Thibault Schrepel, por exemplo, ao tratar dos efeitos da tecnologia blockchain sobre o Direito da Concorrência, sugere que a morte do antitruste será como a morte do jazz: o ritmo ainda existe e ainda tem fiéis ouvintes e mesmo ótimos músicos, porém o jazz dificilmente cria novos debates ou movimentos que ultrapassem os limites de sua comunidade[5]. Por mais agradável que possa ser a comparação do Direito da Concorrência com o jazz ou até a perspectiva de se conservar uma comunidade permanentemente concentrada na reflexão a respeito do próprio Direito da Concorrência, o presságio da morte do antitruste pode servir para que se busque alguma vida nas possibilidades consagradas pela ordem econômica constitucional e aparentemente esquecidas pelo antitruste “desconstitucionalizado”[6].

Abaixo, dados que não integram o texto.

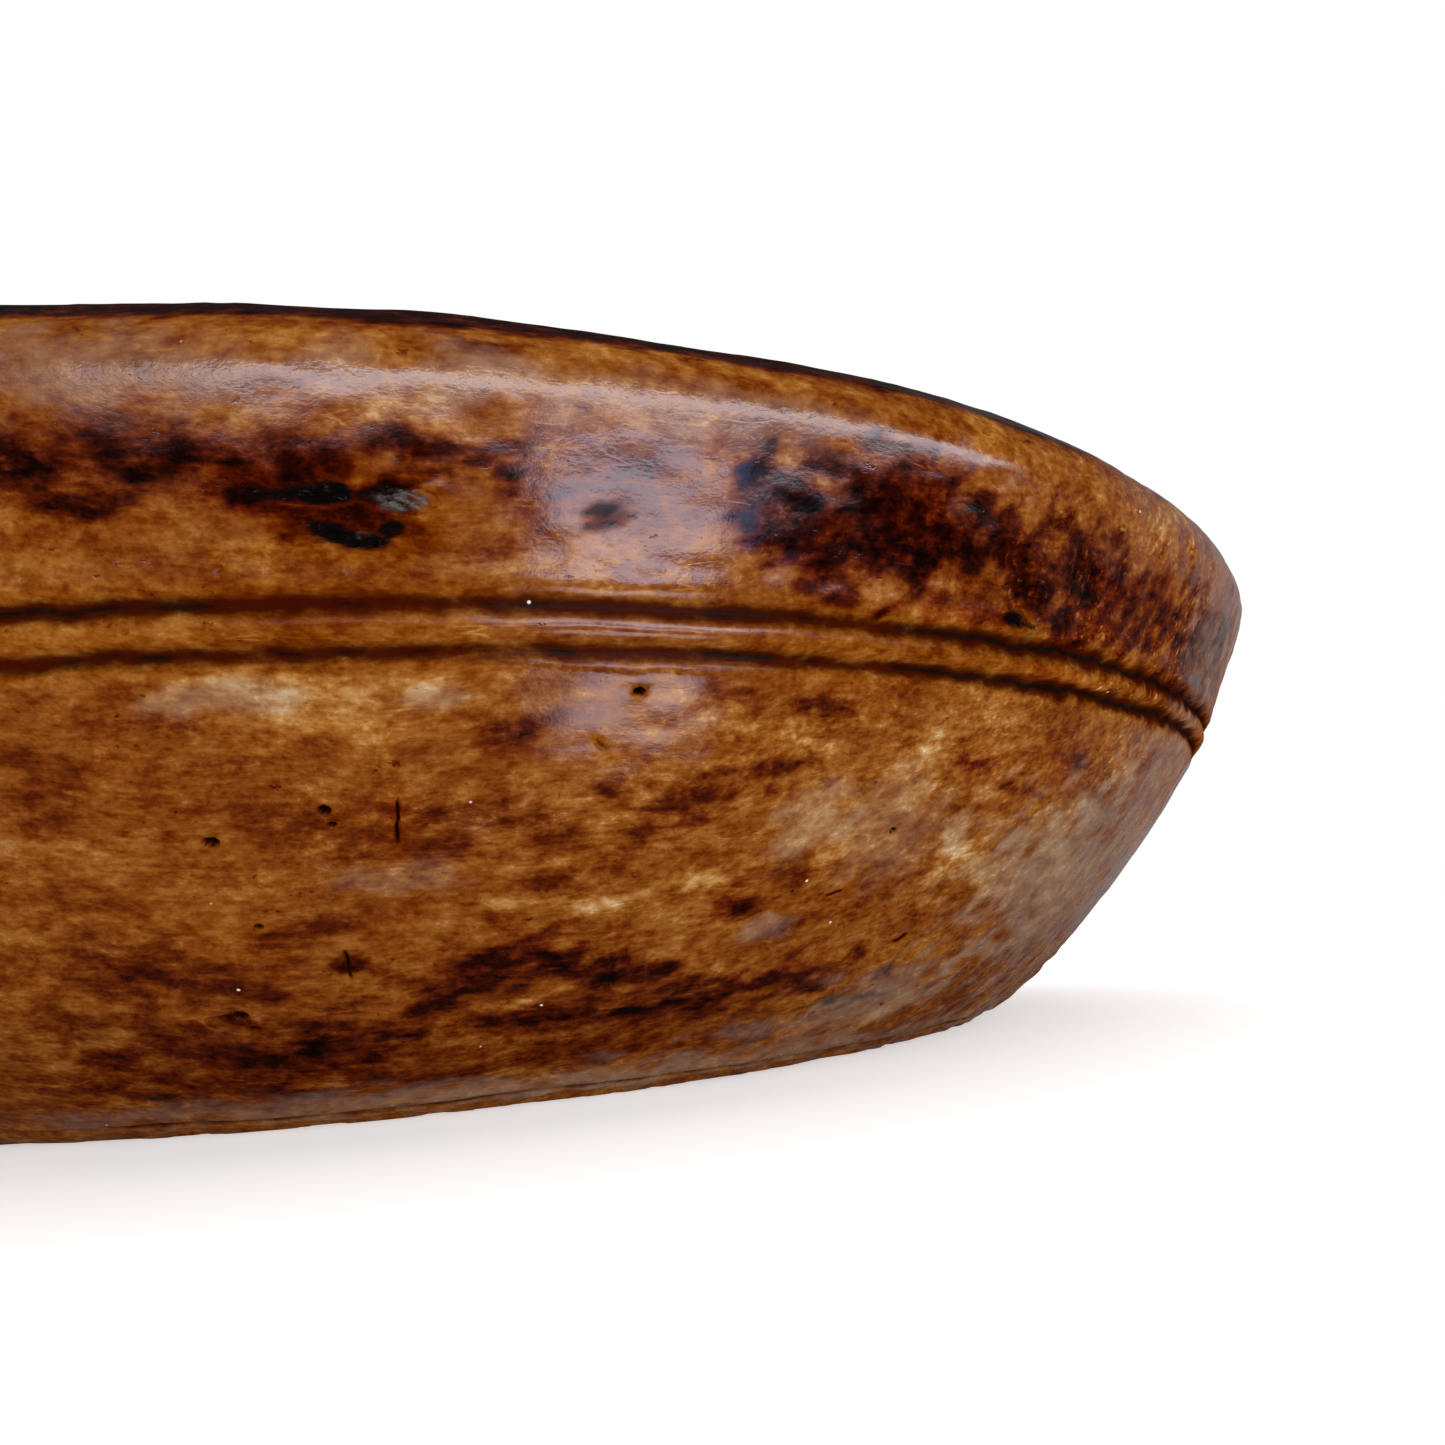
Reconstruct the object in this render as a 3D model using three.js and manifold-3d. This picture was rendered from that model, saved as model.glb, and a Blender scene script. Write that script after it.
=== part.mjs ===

Se o Antitruste fundado nas premissas consagradas pela prática norte-americana estaria fadado a uma morte semelhante à do jazz, cabe indagar se já é o momento de vestirmos luto ou se o Direito da Concorrência fundado na ordem econômica constitucional de 1988 não poderia ser mais parecido com o samba[7].


[1] GRAU, Eros. A ordem econômica na constituição de 1988. São Paulo: Malheiros, 2010. p. 213.

[2] Nesse sentido: FRAZÃO, Ana. Direito da concorrência: pressupostos e perspectivas. São Paulo: Saraiva, 2017. pp. 29-30

[3] GRAU, Op. cit., p. 216.

[4] TEPPER, Jonathan; HEARN, Denise. The myth of capitalism: monopolies and the death of competition. Danvers: Wiley, 2019; WU, Tim. The curse of bigness: antitrust in the new gilded age. Nova York: Columbia Global Reports, 2018.

[5] SCHREPEL, Thibault. Is blockchain the death of antitrust law? The blockchain antitrust paradox. Disponível em: https://deliverypdf.ssrn.com/delivery.php?ID=606070026007124079078073084082007086026071069006028088099020115064088031105069007022096019020106111061101119116017126110012092015046040047000106006094088111023106098054046076009094095096001075119071118065069091124015125080094026011118099115026125117113&EXT=pdf&INDEX=TRUE.

[6] Ver: SCHUARTZ, Luis Fernando. A desconstitucionalização do direito de defesa da concorrência. Revista do IBRAC. v. 16, n. 1, p. 325-351, 2009.